Confrontado com um cenário de saída desordenada do Reino Unido da União Europeia ou com a hipótese de a política do executivo italiano conduzir a uma subida elevada das taxas de juro, o primeiro-ministro sustenta que “qualquer pessoa de bom senso tem o dever de temer qualquer desses cenários imprevisíveis”.
“Mas aquilo que devemos fazer é trabalhar para que nenhum desses cenários imprevistos se verifique e, por outro lado, garantir que estaremos em condições de segurança num porto de abrigo caso essas tempestades venham a surgir. E é por isso que não nos devemos aventurar no mar e devemos ter em conta que devemos manter a proximidade necessária a um porto de abrigo para o caso de alguma dessas tempestades surgirem inesperadamente”, salienta.
Questionado sobre a ideia de quem vier a seguir no Governo em Portugal ter de pagar a fatura, António Costa reage: “Sim, mas também é porque temos em conta isso que tencionamos suceder a nós próprios e, portanto, não queremos criar hoje problemas que tenhamos de gerir no próximo ano”.

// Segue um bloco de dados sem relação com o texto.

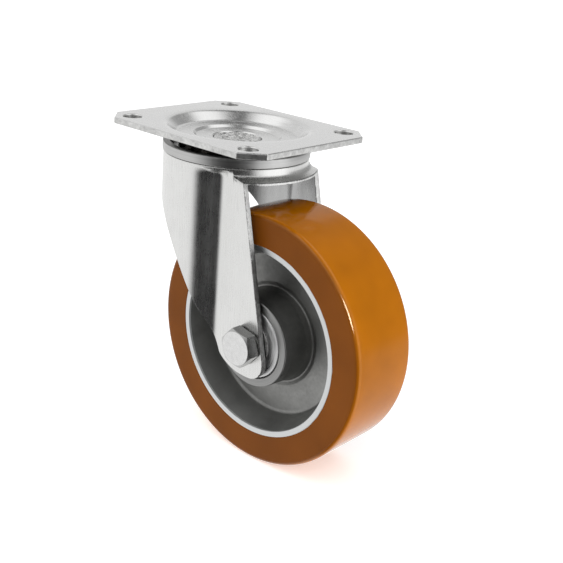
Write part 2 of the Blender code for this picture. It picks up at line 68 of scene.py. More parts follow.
def joint_place(name):
    return next(Vector(joint["pos_m"]) for joint in frame["joints"] if joint["name"] == name)


# Places and sizes read from the frame
AXLE = joint_place("wheel_spin")
PLATE_LOW, PLATE_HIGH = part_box("top_plate")
TYRE_LOW, TYRE_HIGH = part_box("tyre")
CORE_LOW, CORE_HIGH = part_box("wheel_core")
FORK_LOW, FORK_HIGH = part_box("fork")
SEAL_LOW, SEAL_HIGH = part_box("seal_ring")
KING_LOW, KING_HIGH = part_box("kingpin")
WASHER_LOW, WASHER_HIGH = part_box("nut_washer")
BOLT_LOW, BOLT_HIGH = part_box("axle_bolt")
NUT_LOW, NUT_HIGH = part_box("axle_nut")
FLOOR_HEIGHT = CAD_BOX[0][2]

# Wheel
TYRE_RADIUS = (TYRE_HIGH.x - TYRE_LOW.x) / 2
TYRE_HALF_WIDTH = TYRE_HIGH.y
TYRE_EDGE_RADIUS = 2.6 * MM
RIM_RADIUS = (CORE_HIGH.x - CORE_LOW.x) / 2
RIM_HALF_WIDTH = 19.8 * MM
RIM_LIP = 2.7 * MM
WEB_HALF_WIDTH = 5.5 * MM
WEB_OUTER_RADIUS = 41.0 * MM
BOSS_RADIUS = 22.0 * MM
BOSS_HALF_WIDTH = CORE_HIGH.y
BEARING_RADIUS = 17.5 * MM
BEARING_FACE = 21.8 * MM

# Axle
BOLT_RADIUS = 5.0 * MM
BOLT_CLEARANCE = 5.3 * MM
THREAD_START = 26.0 * MM
HEX_ACROSS_FLATS = 17.0 * MM
HEX_TURN = math.radians(18.6)
LEG_SEAT = WASHER_LOW.y

# Top plate
PLATE_LENGTH = PLATE_HIGH.x - PLATE_LOW.x
PLATE_WIDTH = PLATE_HIGH.y - PLATE_LOW.y
PLATE_THICKNESS = 3.0 * MM
PLATE_CORNER = 9.4 * MM
HOLE_SPACING_X = 77.0 * MM
HOLE_SPACING_Y = 66.0 * MM
HOLE_RADIUS = 4.5 * MM
DISH_RADIUS = 36.0 * MM
DISH_DEPTH = 4.7 * MM
KING_FLOOR_RADIUS = 20.0 * MM
KING_FLOOR_DEPTH = 6.0 * MM
KING_HEAD_RADIUS = 11.5 * MM
KING_SEAT = -7.7 * MM
UPPER_PITCH = 26.0 * MM
LOWER_PITCH = 16.5 * MM
SEAL_BORE = 32.3 * MM

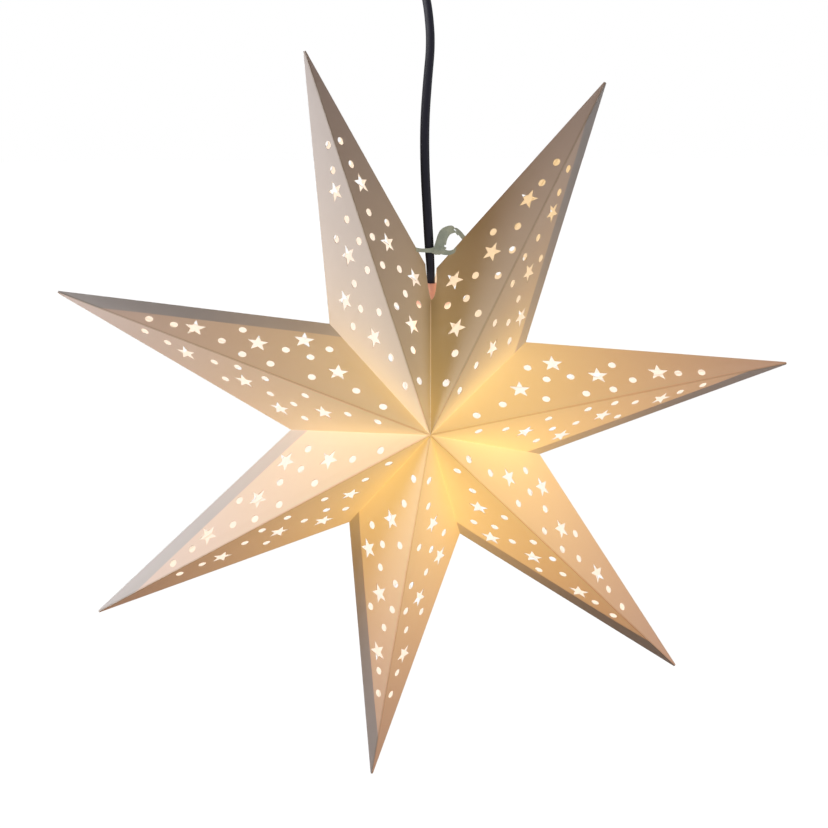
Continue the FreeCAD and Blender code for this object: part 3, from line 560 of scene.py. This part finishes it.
def make_star_punch():
    """A five-pointed punch with one point along +X."""
    deselect()
    bpy.ops.mesh.primitive_cylinder_add(vertices=10, radius=STAR_RADIUS, depth=8 * MM)
    punch = bpy.context.object
    punch.name = "star_punch"
    for vertex in punch.data.vertices:
        angle = atan2(vertex.co.y, vertex.co.x)
        step = round((angle - pi / 2) / (tau / 10))
        if step % 2:
            vertex.co.x *= STAR_WAIST
            vertex.co.y *= STAR_WAIST
    punch.data.transform(Matrix.Rotation(-pi / 2, 4, "Z"))
    return punch


def punch_set(arm_index, dot, star):
    """All 64 punches of one arm, joined in one mesh."""
    tip = TIPS[arm_index]
    joined = bmesh.new()
    for apex in (FRONT, BACK):
        for notch in (NOTCHES[arm_index - 1], NOTCHES[arm_index]):
            along, across, out = face_axes(apex, tip, notch)
            turn = Matrix((along, out.cross(along), out)).transposed().to_4x4()
            for punch, holes in ((dot, DOTS), (star, STARS)):
                for share, width_share in holes:
                    place = face_place(apex, tip, notch, share, width_share)
                    piece = punch.data.copy()
                    piece.transform(Matrix.Translation(place) @ turn)
                    joined.from_mesh(piece)
                    bpy.data.meshes.remove(piece)
    mesh = bpy.data.meshes.new("punches")
    joined.to_mesh(mesh)
    joined.free()
    punches = bpy.data.objects.new("punches", mesh)
    bpy.context.scene.collection.objects.link(punches)
    return punches


# ================================================================ arms
def fold_arm(i):
    """Four flat faces folded from one card: a four-sided cone, its corners moved to their places."""
    deselect()
    bpy.ops.mesh.primitive_cone_add(vertices=4, radius1=1, depth=1, end_fill_type="NOTHING")
    arm = bpy.context.object
    arm.name = "card_arm_%d" % (i + 1)
    corners = {}
    for vertex in arm.data.vertices:
        if vertex.co.z > 0:
            corners[vertex.index] = TIPS[i]
        elif abs(vertex.co.y) > 0.5:
            corners[vertex.index] = FRONT if vertex.co.y < 0 else BACK
        else:
            corners[vertex.index] = NOTCHES[i] if vertex.co.x > 0 else NOTCHES[i - 1]
    for index, place in corners.items():
        arm.data.vertices[index].co = place
    return arm


SINGLE_MARK = 1.0
SEAM_MARK = 2.0


def card_maps(arm, i):
    """Two maps in metres: place along and off the ridge, and distance from the rim and the valley.

    The rim's distance has a mark added where the card isn't doubled there, and another beside the tied seam.
    """
    tip, left, right = TIPS[i], NOTCHES[i - 1], NOTCHES[i]
    mesh = arm.data
    while mesh.uv_layers:
        mesh.uv_layers.remove(mesh.uv_layers[0])
    card = mesh.uv_layers.new(name="card")
    rim = mesh.uv_layers.new(name="rim")
    side = (right - left).normalized()
    for polygon in mesh.polygons:
        centre = polygon.center
        apex = FRONT if centre.y < 0 else BACK
        notch = right if polygon.normal.dot(side) > 0 else left
        glued = apex is FRONT and notch is right and i < ARM_COUNT - 1
        seam = notch is NOTCHES[-1]
        mark = 0.0 if glued else SEAM_MARK if seam else SINGLE_MARK
        for loop in polygon.loop_indices:
            point = mesh.vertices[mesh.loops[loop].vertex_index].co
            along = (tip - apex).normalized()
            card.data[loop].uv = ((point - apex).dot(along), line_distance(point, apex, tip))
            rim_distance = line_distance(point, notch, tip) + mark
            rim.data[loop].uv = (rim_distance, line_distance(point, apex, notch))


BOW_SEED = 40
BOW_MARGIN = 12 * MM        # from a border to where the bulge is full


def bow_card(arm, i):
    """Let each face bulge and wave a little, as folded card does, while its borders stay put."""
    tip, left, right = TIPS[i], NOTCHES[i - 1], NOTCHES[i]
    draw = random.Random(BOW_SEED + i)
    waves = [(draw.uniform(18, 34), draw.uniform(0, tau), draw.uniform(0.1, 0.3)) for _ in range(3)]
    for vertex in arm.data.vertices:
        point = vertex.co
        apex = FRONT if point.y < 0 else BACK
        faces = [(notch, *face_axes(apex, tip, notch)) for notch in (left, right)]
        notch, along, _, out = min(faces, key=lambda face: abs((point - apex).dot(face[3])))
        borders = [line_distance(point, *line) for line in ((apex, tip), (notch, tip), (apex, notch))]
        share = min(1.0, min(borders) / BOW_MARGIN)
        share = share * share * (3 - 2 * share)
        x = (point - apex).dot(along)
        wave = sum(size * sin(x * rate + phase) for rate, phase, size in waves)
        vertex.co = point + out * (share * (0.55 + 0.35 * wave) * MM)


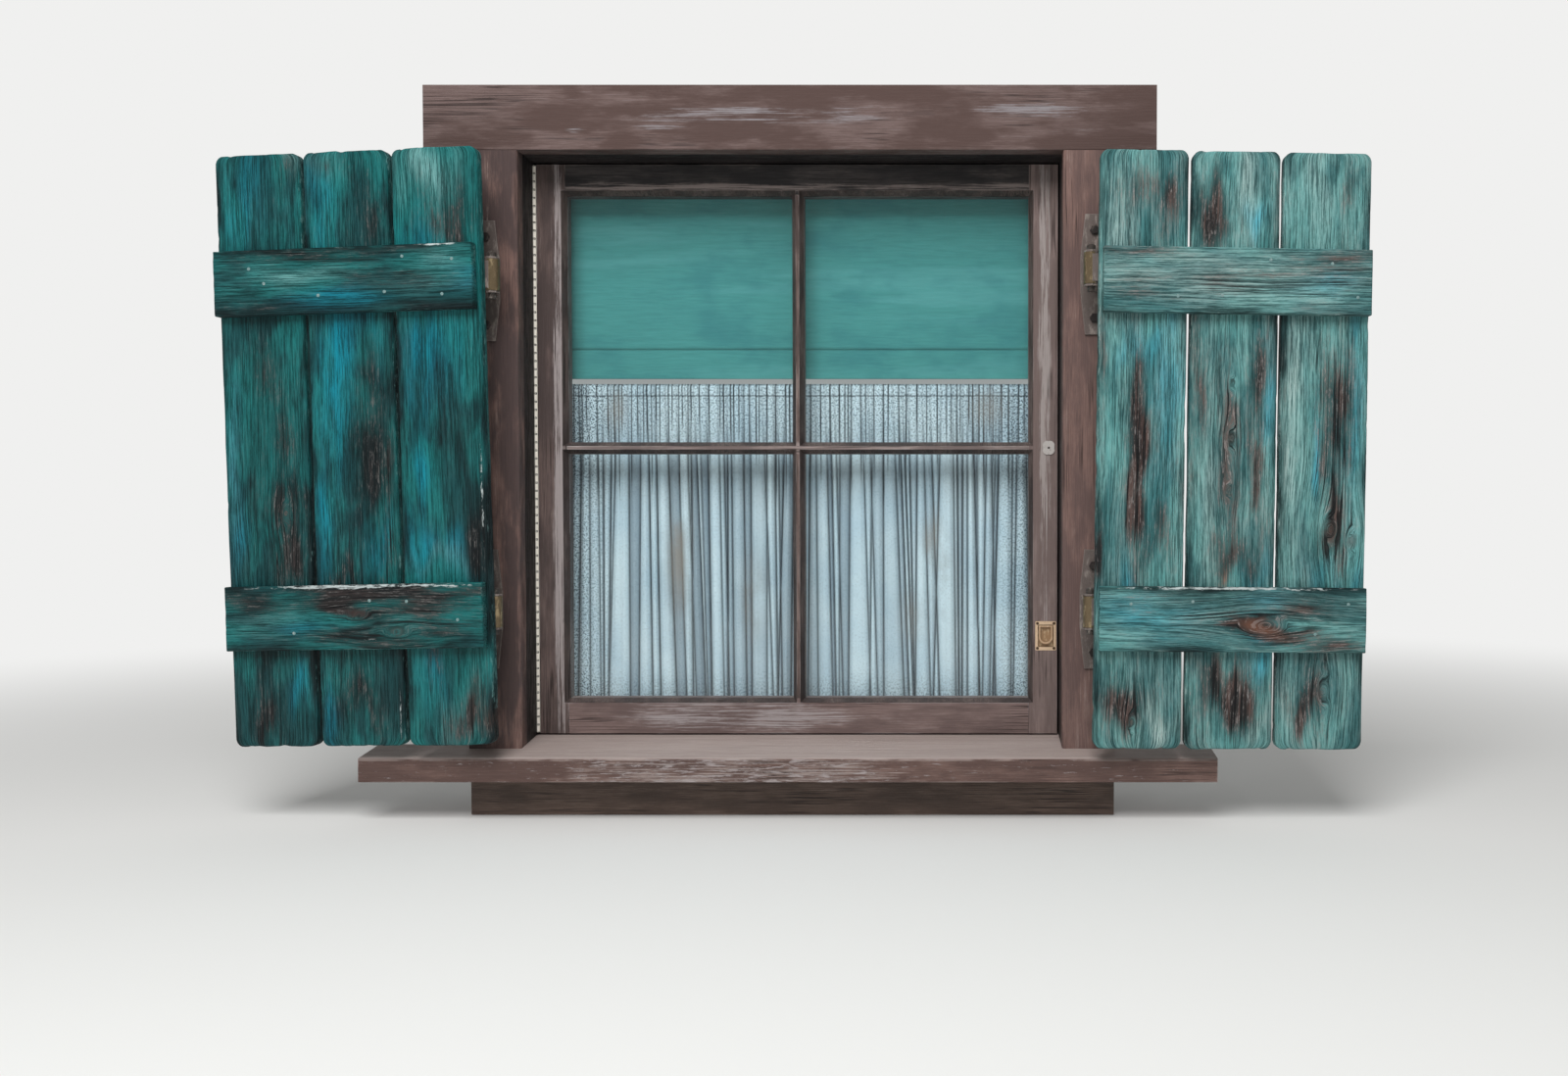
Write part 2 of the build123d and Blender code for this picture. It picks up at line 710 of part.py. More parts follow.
# Roller shade
def make_roller():
    """Wooden roller with a gudgeon at each end."""
    ends = (-roller_half_length, roller_half_length)
    roller = cylinder_x(ends, roller_plane, roller_height, roller_radius)
    ends = grown(ends, gudgeon_length)
    return roller + cylinder_x(ends, roller_plane, roller_height, gudgeon_radius)


def make_wound_cloth():
    """Cloth wound on the roller."""
    ends = (-shade_half_width, shade_half_width)
    roll = cylinder_x(ends, roller_plane, roller_height, wound_radius)
    return roll - cylinder_x(ends, roller_plane, roller_height, roller_radius)


def make_shade_brackets():
    """End brackets on the jambs with holes for the gudgeons."""
    half = shade_bracket_size / 2
    y = (roller_plane - half, roller_plane + half)
    z = (roller_height - half, roller_height + half)
    hole_radius = gudgeon_radius + gudgeon_clearance
    brackets = []
    for sign in (-1, 1):
        x = sorted((sign * jamb_x, sign * (jamb_x - shade_bracket_thickness)))
        brackets.append(block(x, y, z) - cylinder_x(x, roller_plane, roller_height, hole_radius))
    return brackets


def make_shade():
    """Roller, hanging cloth and the hem with its slat."""
    save("shade_roller", make_roller())
    save("shade_wound_cloth", make_wound_cloth())
    save("shade_brackets", make_shade_brackets())
    x = (-shade_half_width, shade_half_width)
    hem_top = shade_foot_height + shade_hem_height
    cloth_y = (shade_cloth_y - shade_cloth_thickness, shade_cloth_y)
    save("shade_cloth", block(x, cloth_y, (hem_top, roller_height)))
    middle_y = shade_cloth_y - shade_cloth_thickness / 2
    hem_y = (middle_y - shade_hem_thickness / 2, middle_y + shade_hem_thickness / 2)
    slat_y = (middle_y - shade_slat_thickness / 2, middle_y + shade_slat_thickness / 2)
    middle_z = shade_foot_height + shade_hem_height / 2
    slat_z = (middle_z - shade_slat_height / 2, middle_z + shade_slat_height / 2)
    slat = block(x, slat_y, slat_z)
    save("shade_slat", slat)
    save("shade_hem", block(x, hem_y, (shade_foot_height, hem_top)) - slat)


make_frame()
make_sash()
make_continuous_hinge()
make_shutter_hinges()
make_shutter("left", left_side)
make_shutter("right", right_side)
make_curtain_set()
make_shade()
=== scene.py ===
import json
import math
import random

import bmesh
import bpy
import numpy as np
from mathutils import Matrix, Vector, noise


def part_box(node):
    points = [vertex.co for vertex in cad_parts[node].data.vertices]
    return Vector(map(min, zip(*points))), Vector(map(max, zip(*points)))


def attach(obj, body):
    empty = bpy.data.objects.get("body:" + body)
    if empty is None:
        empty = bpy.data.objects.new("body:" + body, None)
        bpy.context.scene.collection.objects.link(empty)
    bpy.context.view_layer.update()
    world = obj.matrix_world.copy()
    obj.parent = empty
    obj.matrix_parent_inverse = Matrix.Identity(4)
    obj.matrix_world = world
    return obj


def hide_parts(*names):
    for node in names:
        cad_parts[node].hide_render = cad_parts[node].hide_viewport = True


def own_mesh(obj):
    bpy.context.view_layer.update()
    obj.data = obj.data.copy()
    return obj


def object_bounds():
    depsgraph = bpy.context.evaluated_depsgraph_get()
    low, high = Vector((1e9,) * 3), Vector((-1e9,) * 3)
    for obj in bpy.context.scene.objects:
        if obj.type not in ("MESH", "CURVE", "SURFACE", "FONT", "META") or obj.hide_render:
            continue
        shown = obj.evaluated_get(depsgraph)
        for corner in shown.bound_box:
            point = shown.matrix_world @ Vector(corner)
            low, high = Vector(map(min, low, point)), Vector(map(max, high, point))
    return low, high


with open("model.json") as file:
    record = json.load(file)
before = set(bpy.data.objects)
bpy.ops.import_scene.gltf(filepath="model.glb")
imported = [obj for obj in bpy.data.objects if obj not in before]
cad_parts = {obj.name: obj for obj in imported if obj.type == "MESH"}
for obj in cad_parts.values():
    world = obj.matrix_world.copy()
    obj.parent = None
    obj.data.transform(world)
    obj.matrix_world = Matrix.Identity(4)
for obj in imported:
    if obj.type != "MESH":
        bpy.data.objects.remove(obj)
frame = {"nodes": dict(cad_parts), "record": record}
nodes = frame["nodes"]
cad_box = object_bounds()
BODIES = frame["record"]["behaviour"]["bodies"]
MM = 0.001
SIDES = ("left", "right")
HINGES = [f"{side}_{place}" for side in SIDES for place in ("lower", "upper")]
# Masks that each vertex of a plank carries, read by the worn paint
PLANK_MASKS = ("worn", "blue", "pale", "dark", "bare", "crack", "white", "knot", "edge")


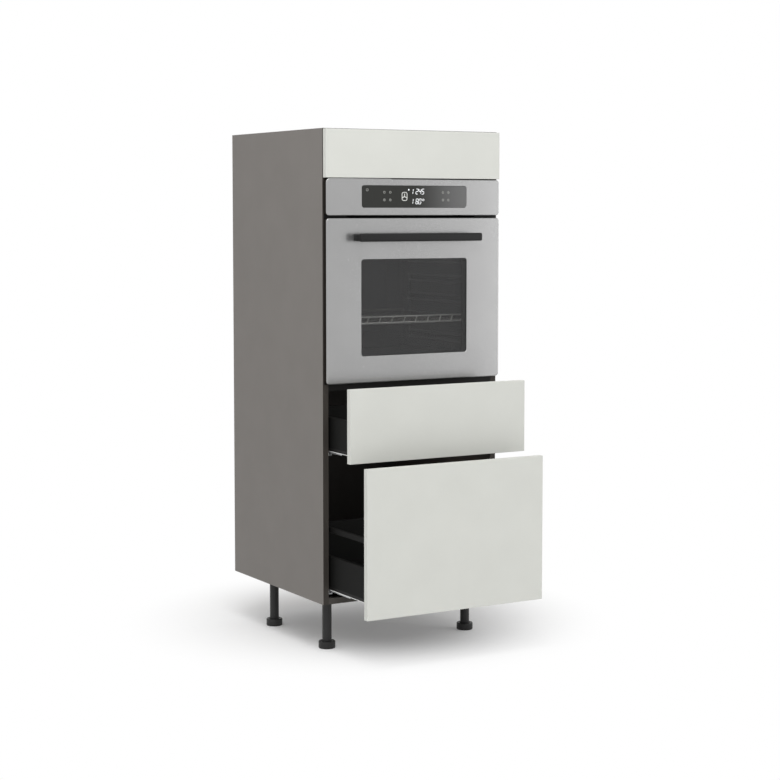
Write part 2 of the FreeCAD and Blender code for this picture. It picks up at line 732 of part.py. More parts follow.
def arm_slots(y0, y1, z0, z1):
    half = ARM_SHEET / 2 + ARM_SLOT_CLEARANCE
    slot = box(hinge_x - half, hinge_x + half, y0, y1, z0, z1)
    return pair(slot)


def control_fascia():
    fascia = pan(control_z, oven_top, frame_y - face_y)
    low = control_z + DISPLAY_RISE
    opening = rounded_plate(DISPLAY_WIDTH / 2, low, low + DISPLAY_HEIGHT, DISPLAY_RADIUS,
                            face_y, face_y + OVEN_SHEET)
    save("control_fascia", [fascia.cut(opening)])
    gap = DISPLAY_CLEARANCE
    lens = rounded_plate(DISPLAY_WIDTH / 2 - gap, low + gap, low + DISPLAY_HEIGHT - gap,
                         DISPLAY_RADIUS - gap, face_y, face_y + OVEN_SHEET)
    lap = flatted_plate(DISPLAY_WIDTH / 2 + DISPLAY_RADIUS, low - DISPLAY_RADIUS / 2,
                        low + DISPLAY_HEIGHT + DISPLAY_RADIUS / 2, DISPLAY_RADIUS,
                        face_y + OVEN_SHEET, face_y + OVEN_SHEET + DISPLAY_GLASS)
    save("display_glass", [fused([lens, lap])])

    middle = low + DISPLAY_HEIGHT / 2
    glass_back = face_y + OVEN_SHEET + DISPLAY_GLASS
    board_y = frame_y - (frame_y - glass_back) / 2
    board = box(-BOARD_WIDTH / 2, BOARD_WIDTH / 2, board_y, board_y + BOARD_SHEET,
                middle - BOARD_HEIGHT / 2, middle + BOARD_HEIGHT / 2)
    module = box(-DISPLAY_MODULE_WIDTH / 2, DISPLAY_MODULE_WIDTH / 2, glass_back, board_y,
                 middle - DISPLAY_MODULE_HEIGHT / 2, middle + DISPLAY_MODULE_HEIGHT / 2)
    spacers = []
    for x in (-BOARD_WIDTH / 2 + SPACER_INSET, BOARD_WIDTH / 2 - SPACER_INSET):
        for z in (middle - BOARD_HEIGHT / 2 + SPACER_INSET, middle + BOARD_HEIGHT / 2 - SPACER_INSET):
            spacers.append(bar(Vector(x, board_y + BOARD_SHEET, z), Vector(x, frame_y, z), SPACER_DIAMETER))
    save("control_board", [fused([board, module] + spacers)])


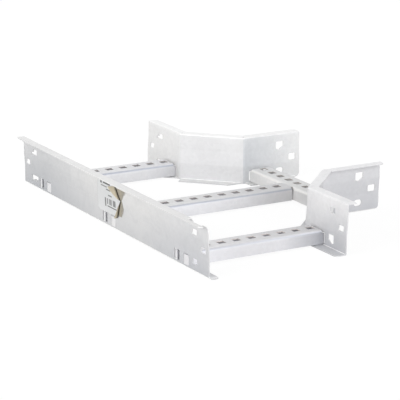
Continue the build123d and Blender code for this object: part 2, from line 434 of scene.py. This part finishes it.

Esperamos ter um Brexit ordenado e não algo de caótico
O primeiro-ministro espera que o acordo entre a União Europeia e o Reino Unido seja aprovado tanto no Conselho Europeu do próximo domingo, como naquele país, de forma a poder haver um ‘Brexit’ ordenado e não caótico.
“Temos a expectativa de que no domingo o Conselho endosse o acordo que foi concluído, que esse acordo possa ser aprovado também no Reino Unido e possa depois seguir para aprovação no Parlamento Europeu, de modo a que possamos ter um ‘Brexit’ ordenado e não algo que seria caótico e uma ameaça para os cidadãos da UE residentes no Reino Unido”, afirma.
António Costa diz ainda que, neste processo, “a União Europeia tem dançado de acordo com a música que tem sido apresentada pelo Reino Unido”, correspondendo sempre ao que este país tem solicitado.
“O Reino Unido decidiu fazer um referendo, David Cameron pediu uma negociação prévia para que estivesse em boas condições para disputar o referendo”, disse. Depois, “houve uma negociação dura e difícil, onde o senhor Cameron considerou que tinha obtido um bom resultado e foi para o referendo e perdeu”.
Quando tal aconteceu, relata Costa, o Reino Unido informou a UE de que ia sair. “Abrimos negociações, negociámos, concluímos um acordo satisfatório para a União Europeia e aceite pela primeira-ministra britânica que era a nossa interlocutora”, diz.
Relativamente às próximas eleições europeias e à escolha do holandês Frans Timmermans como candidato da família socialista a ‘spitzenkandidat’ (candidato a presidente da Comissão Europeia), António Costa considera que foi “uma tarefa que correu bem”.
O anúncio oficial da candidatura será feito no Congresso do Partido Socialista Europeu (PSE), que decorrerá em Lisboa, a 7 e 8 de dezembro.
O primeiro-ministro foi escolhido pelos seus camaradas socialistas europeus para conduzir o processo de diálogo entre os diferentes partidos tendo em vista o apoio a uma candidatura única dos socialistas, dada a existência de vários possíveis concorrentes.
“Foi para mim uma honra terem-me confiado essa tarefa”, diz Costa, quando questionado se teve de recorrer aos seus dotes de negociador hábil. “Foi possível encontrar um candidato que conseguiu unir os diferentes partidos socialistas e sociais-democratas da Europa em torno de uma figura” com experiência política nacional e como vice-presidente da Comissão Europeia e que “tem estado na linha da frente do combate pela defesa dos valores europeus, contra o populismo e as ameaças ao Estado de direito”, destaca.
Segundo Costa, a escolha de Timmermans também revela que foi possível encontrar-se uma “boa síntese para o que é essencial”, como por exemplo a conclusão da reforma da União Económica e Monetária ou um novo quadro de financiamento plurianual à altura das ambições da Europa. “Portanto, acho que Frans Timmermans é uma bela candidatura”, diz.
Sobre o cabeça de lista do próprio PS, António Costa não quis adiantar nada, remetendo o assunto para convenção nacional do partido sobre a Europa, que se realizará a 16 de fevereiro.